The experiment transformed the race track into what we dubbed the garden circle. In the next year, we continued to fill it with new soil and manure. All the while, we were planting and creating soil from the multitudes of weeds, grass, leaves, and kitchen scraps that were overflowing in our compost pile. By the end of the third year, we were reaping more food than we could eat alone. We evolved into canners, preservers, and donators of our abundance to others.

As year four unfolds, our gardens fill not only the space that used to be the race track but also a huge swatch of land to the east of it and a sizable chunk of our front yard. Our original compost heap has migrated from its space in the center of the yard behind a defunct milk shed to one of the old valleys of the track. It is taller and wider than the track, and it is full of life. Over the old heap are growing several varieties of winter squash, zucchini (which we welcomed back into our lives this year), and a multiplying number of sunflowers smiling and bobbing with the breeze.

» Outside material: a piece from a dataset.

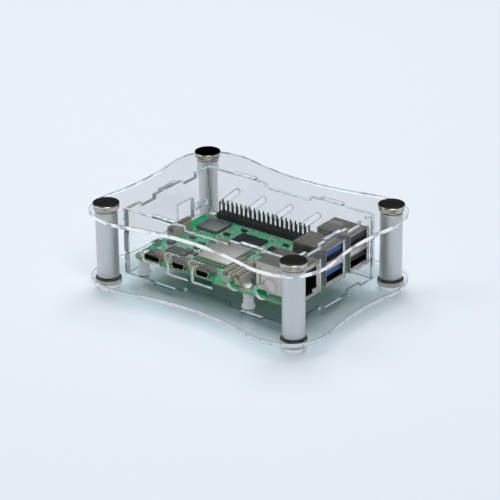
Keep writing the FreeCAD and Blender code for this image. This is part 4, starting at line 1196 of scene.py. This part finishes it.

The secrets to our success are many. We work our butts off. Our bodies and our clothes are often caked with dirt, and it takes copious amounts of chocolate each night to heal the sting of mosquito bites and the snags and thorns of unwanted weeds that plague us daily. The fresh and continual supply of garden-fresh vegetables and fruits that our fields yield more than compensate for the pain. But we both know that beneath this very rich reward of good healthful food and clean living in a very dirty way is the fact that every time we plant and nurture a seed to life we are helping to create new soil. Our years of living in Hawai'i taught us the value of the phrase Malama 'aina: care for and nurturing of the land. We do our best to carry out this mission every day.